A “nobre simplicidade” dos ritos da liturgia deveria ainda ter em conta, na conceção e confeção das diferentes peças, o respeito pelo lugar, a sua história, a consideração do espírito da liturgia católica, segundo os significados e as normas estabelecidas na sequência do Concílio Vaticano II, e serem facilmente utilizáveis pelos ministros e assembleias que se reunirão na catedral. Foto: captura de ecrã do site da Diocese de Paris.
A Comissão Nacional de Património e Arquitetura da França prevê dar esta quinta-feira, 13, o seu parecer de natureza consultiva sobre o projeto de mobiliário litúrgico para a catedral de Notre Dame, apresentado por um famoso designer francês, escolhido pelo arcebispo de Paris, Laurent Ulrich.
A encomenda, que incidia especificamente sobre o altar, o batistério, o ambão, a cátedra episcopal e o tabernáculo, peças de grande significado e visibilidade, foi objeto de uma consulta para manifestação de interesse, à qual responderam 69 artistas (Nicolas Alquin e Marc Alechisnki em conjunto, Guillaume Bardet, Pascal Convert, Laurent Grasso e Constance Guisset).
O arcebispo, assessorado por um comité artístico alargado que tinha constituído em outubro de 2023, escassos meses depois de ele próprio ter tomado posse, escolheu cinco finalistas, em janeiro de 2023. Esses cinco trabalharam até ao final de maio para concretizar o seu projeto por escrito, com desenhos e maquetas, em estreita interação com o comité e o arcebispo. Tratava-se de tornar claro o objetivo e a utilização, bem como a localização de cada uma das peças. Além da razão de ser de cada uma, “o conjunto deve constituir uma harmonia que mostre que é o próprio mistério da fé cristã que está a ser expresso, bem como a vida sacramental única dos fiéis”, explica o prelado diocesano.
A “nobre simplicidade” dos ritos da liturgia deveria ainda ter em conta, na conceção e confeção das diferentes peças, o respeito pelo lugar, a sua história, a consideração do espírito da liturgia católica, segundo os significados e as normas estabelecidas na sequência do Concílio Vaticano II, e serem facilmente utilizáveis pelos ministros e assembleias que se reunirão na catedral.
Mais ainda: não bastaria pensar no passado e no lugar específico no presente, mas também nas gerações futuras. “É preciso pensar num mobiliário que seja uma obra de arte para hoje, mas que possa ser considerado duradouro: os altares românicos, ou os da época clássica, foram muitas vezes utilizados durante séculos”, realçou Laurent Ulrich.
A escolha do arcebispo, anunciada na véspera da festa de S. João Batista, recaiu no artista Guillaume Bardet.
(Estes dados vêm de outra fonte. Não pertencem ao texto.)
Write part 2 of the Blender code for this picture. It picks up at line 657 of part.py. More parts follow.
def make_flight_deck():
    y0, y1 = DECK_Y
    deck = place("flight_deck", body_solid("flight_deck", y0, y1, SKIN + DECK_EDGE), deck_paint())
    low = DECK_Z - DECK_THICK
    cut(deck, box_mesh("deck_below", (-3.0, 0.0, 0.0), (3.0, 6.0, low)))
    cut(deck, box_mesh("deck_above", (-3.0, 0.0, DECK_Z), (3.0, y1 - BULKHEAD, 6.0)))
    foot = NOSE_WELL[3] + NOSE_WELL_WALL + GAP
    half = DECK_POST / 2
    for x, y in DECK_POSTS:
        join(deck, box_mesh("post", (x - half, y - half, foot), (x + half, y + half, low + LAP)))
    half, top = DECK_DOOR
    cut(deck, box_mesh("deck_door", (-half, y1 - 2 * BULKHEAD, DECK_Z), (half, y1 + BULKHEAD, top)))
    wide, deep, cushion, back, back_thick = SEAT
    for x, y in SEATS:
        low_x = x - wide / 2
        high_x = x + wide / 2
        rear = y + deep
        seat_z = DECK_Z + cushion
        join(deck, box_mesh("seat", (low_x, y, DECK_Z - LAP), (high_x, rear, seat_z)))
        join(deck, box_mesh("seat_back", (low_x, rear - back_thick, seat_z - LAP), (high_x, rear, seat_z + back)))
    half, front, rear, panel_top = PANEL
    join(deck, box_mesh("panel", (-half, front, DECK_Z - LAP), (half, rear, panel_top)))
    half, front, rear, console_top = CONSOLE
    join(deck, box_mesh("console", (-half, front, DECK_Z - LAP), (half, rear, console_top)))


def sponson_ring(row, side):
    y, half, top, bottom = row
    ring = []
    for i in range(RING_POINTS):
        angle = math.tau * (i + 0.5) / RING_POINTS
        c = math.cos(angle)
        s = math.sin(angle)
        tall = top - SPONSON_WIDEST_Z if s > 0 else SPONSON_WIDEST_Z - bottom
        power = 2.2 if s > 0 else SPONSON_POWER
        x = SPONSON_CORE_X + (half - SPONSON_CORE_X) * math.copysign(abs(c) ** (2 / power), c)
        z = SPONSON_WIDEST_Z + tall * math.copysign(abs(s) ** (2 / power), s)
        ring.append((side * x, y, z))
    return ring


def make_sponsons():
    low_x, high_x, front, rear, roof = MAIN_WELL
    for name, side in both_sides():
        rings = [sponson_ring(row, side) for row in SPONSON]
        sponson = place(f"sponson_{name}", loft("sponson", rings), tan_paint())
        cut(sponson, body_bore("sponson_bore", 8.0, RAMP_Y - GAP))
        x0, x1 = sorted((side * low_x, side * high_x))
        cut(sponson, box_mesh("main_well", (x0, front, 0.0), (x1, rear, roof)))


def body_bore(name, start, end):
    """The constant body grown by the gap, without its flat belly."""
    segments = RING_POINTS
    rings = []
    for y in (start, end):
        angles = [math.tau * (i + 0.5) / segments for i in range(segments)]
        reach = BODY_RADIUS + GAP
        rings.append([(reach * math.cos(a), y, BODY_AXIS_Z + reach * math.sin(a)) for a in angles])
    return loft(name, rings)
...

Segundo o jornal La Croix international, a escolha causou surpresa e mesmo consternação em alguns setores, dado o caráter minimalista da proposta que apresentou. Mas o arcebispo justificou-a em público, referindo a coerência, a aposta no bronze (visto que “entra em diálogo franco com o edifício de pedra”) e a legibilidade imediata de cada uma das peças. Exemplificando, Ulrich apontou o caso do “bloco do altar”, que surge como “uma pedra retirada da terra para o sacrifício”, preparando-se como “mesa fraterna para a Ceia do Senhor”.
O hierarca enalteceu ainda a pureza das linhas e a simplicidade de onde emana “uma força tranquilizadora”. O que o leva a achar que “pouco a pouco, estas obras deixarão a sua marca” e “tocarão também os visitantes da nossa catedral”.
Guillaume Bardet, autor da proposta, sublinhou esta linha de simplicidade, em entrevista ao La Croix , acrescentando que “era importante deixar essas peças falarem por si mesmas, tanto para cristãos como para não cristãos, e assim manter uma forma de simplicidade num espaço tão ricamente decorado”.
É de referir que, em contratos de menor dimensão e significado, o arcebispo Ulrich adjudicou a à designer Ionna Vautrin o projeto para 1500 cadeiras para a nave principal da catedral, e a Sylvain Dubuisson o novo relicário da Coroa de Espinhos de Cristo. Os trabalhos relativos ao som, à luz e ao equipamento audiovisual estão igualmente já a decorrer, de forma que tudo esteja instalado no outono de 2024.
A jornalista e ex-correspondente no Vaticano do La Croix International, Isabelle de Caulmy, escreveu numa nota editorial, que não poder deixar de se “alegrar ao ver a Igreja continuar a investir na arte moderna, em diálogo aberto com a cultura contemporânea”. “Já não tem a força do passado, quando era a principal fonte de inspiração dos artistas. Mas os artistas, crentes ou não, continuam interessados em trabalhar para locais sagrados, sinal de que há algo aqui que vai além da instituição religiosa”, observou.